◆ **Exercise aim**: Please repeat all of the lines that follow, exactly as written.

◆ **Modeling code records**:
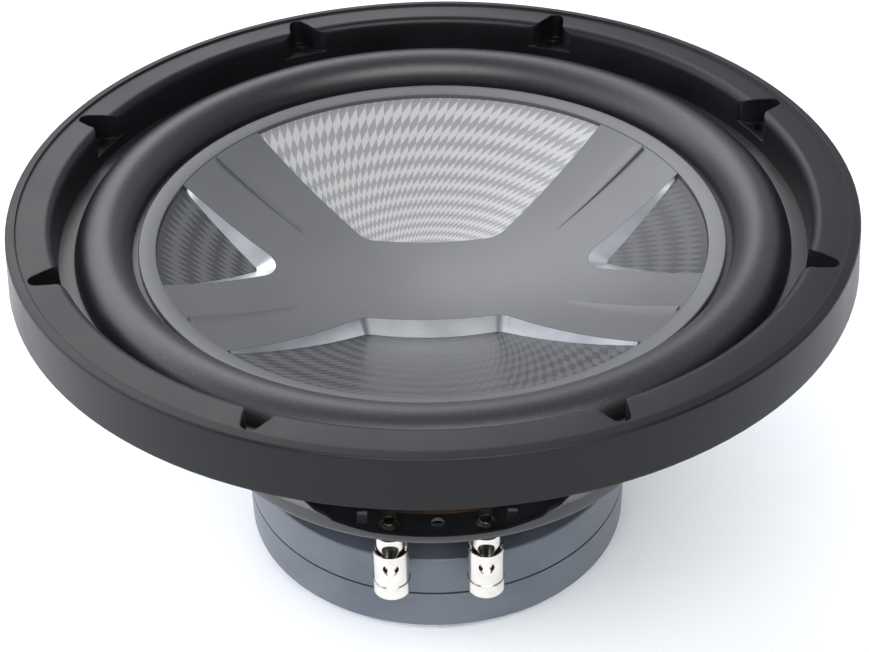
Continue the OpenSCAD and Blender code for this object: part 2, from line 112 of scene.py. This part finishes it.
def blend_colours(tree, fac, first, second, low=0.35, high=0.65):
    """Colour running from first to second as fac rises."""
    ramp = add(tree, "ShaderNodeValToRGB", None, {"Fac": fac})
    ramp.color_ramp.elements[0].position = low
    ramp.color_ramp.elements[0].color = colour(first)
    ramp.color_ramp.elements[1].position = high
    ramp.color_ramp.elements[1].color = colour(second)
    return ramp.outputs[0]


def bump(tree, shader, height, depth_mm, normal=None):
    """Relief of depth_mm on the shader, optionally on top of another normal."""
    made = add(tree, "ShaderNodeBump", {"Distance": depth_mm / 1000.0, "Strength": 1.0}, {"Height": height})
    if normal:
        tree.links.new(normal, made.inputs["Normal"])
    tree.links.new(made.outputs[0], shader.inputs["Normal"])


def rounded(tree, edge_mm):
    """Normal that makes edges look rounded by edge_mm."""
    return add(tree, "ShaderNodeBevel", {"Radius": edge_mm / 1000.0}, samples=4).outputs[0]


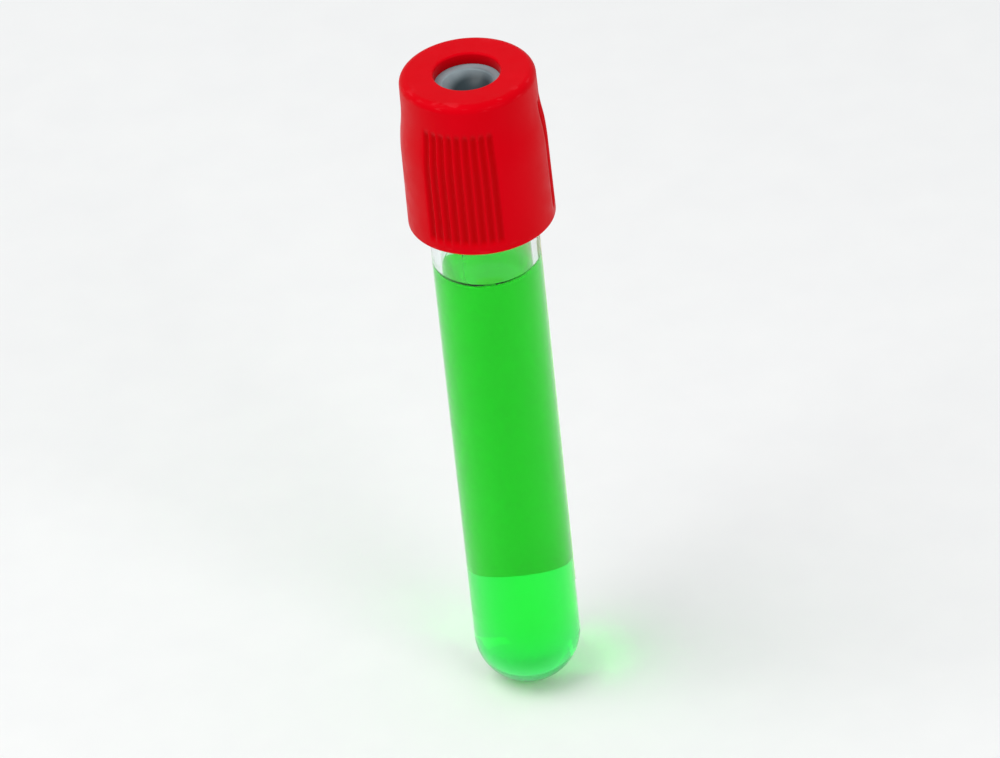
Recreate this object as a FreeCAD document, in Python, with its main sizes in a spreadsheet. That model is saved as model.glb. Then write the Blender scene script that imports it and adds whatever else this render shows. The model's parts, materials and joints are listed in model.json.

◆ **Expected output**:
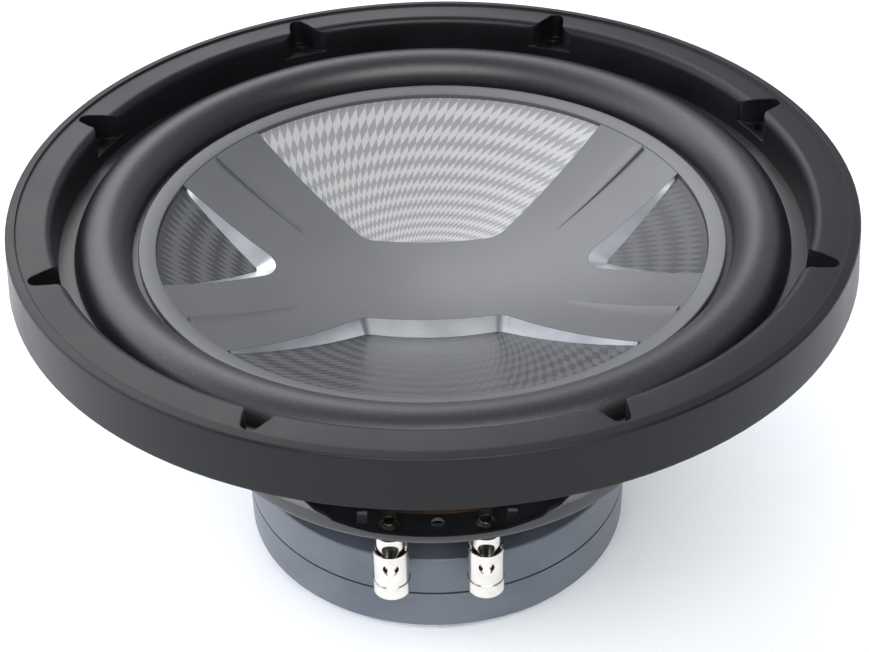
Continue the OpenSCAD and Blender code for this object: part 2, from line 112 of scene.py. This part finishes it.
def blend_colours(tree, fac, first, second, low=0.35, high=0.65):
    """Colour running from first to second as fac rises."""
    ramp = add(tree, "ShaderNodeValToRGB", None, {"Fac": fac})
    ramp.color_ramp.elements[0].position = low
    ramp.color_ramp.elements[0].color = colour(first)
    ramp.color_ramp.elements[1].position = high
    ramp.color_ramp.elements[1].color = colour(second)
    return ramp.outputs[0]


def bump(tree, shader, height, depth_mm, normal=None):
    """Relief of depth_mm on the shader, optionally on top of another normal."""
    made = add(tree, "ShaderNodeBump", {"Distance": depth_mm / 1000.0, "Strength": 1.0}, {"Height": height})
    if normal:
        tree.links.new(normal, made.inputs["Normal"])
    tree.links.new(made.outputs[0], shader.inputs["Normal"])


def rounded(tree, edge_mm):
    """Normal that makes edges look rounded by edge_mm."""
    return add(tree, "ShaderNodeBevel", {"Radius": edge_mm / 1000.0}, samples=4).outputs[0]


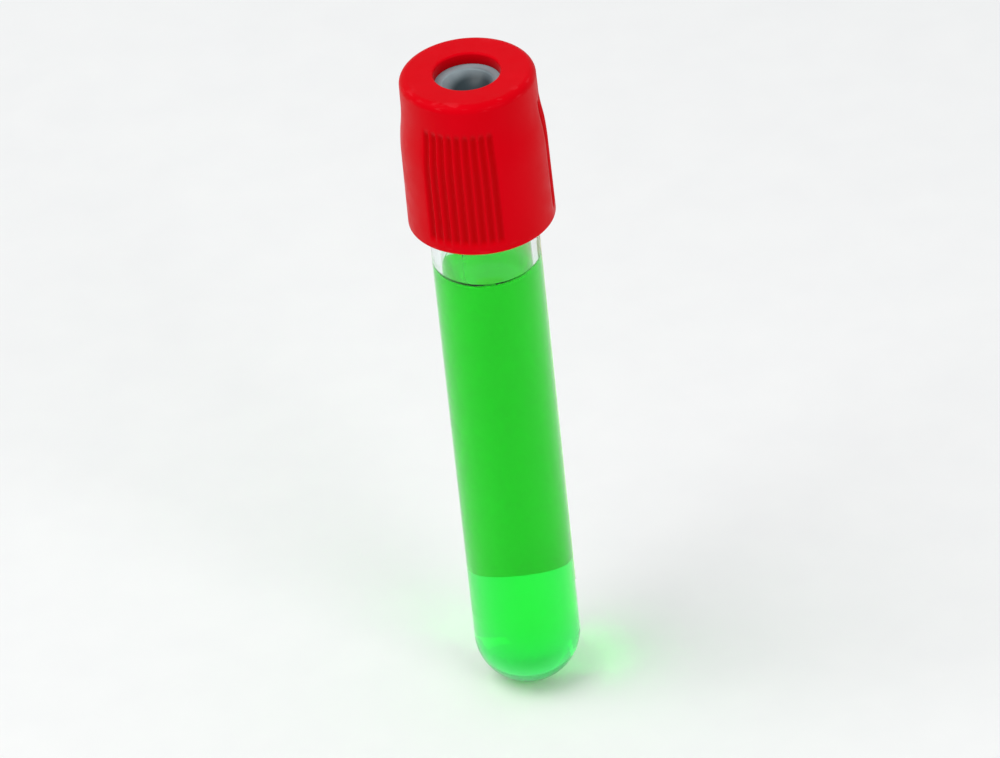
Recreate this object as a FreeCAD document, in Python, with its main sizes in a spreadsheet. That model is saved as model.glb. Then write the Blender scene script that imports it and adds whatever else this render shows. The model's parts, materials and joints are listed in model.json.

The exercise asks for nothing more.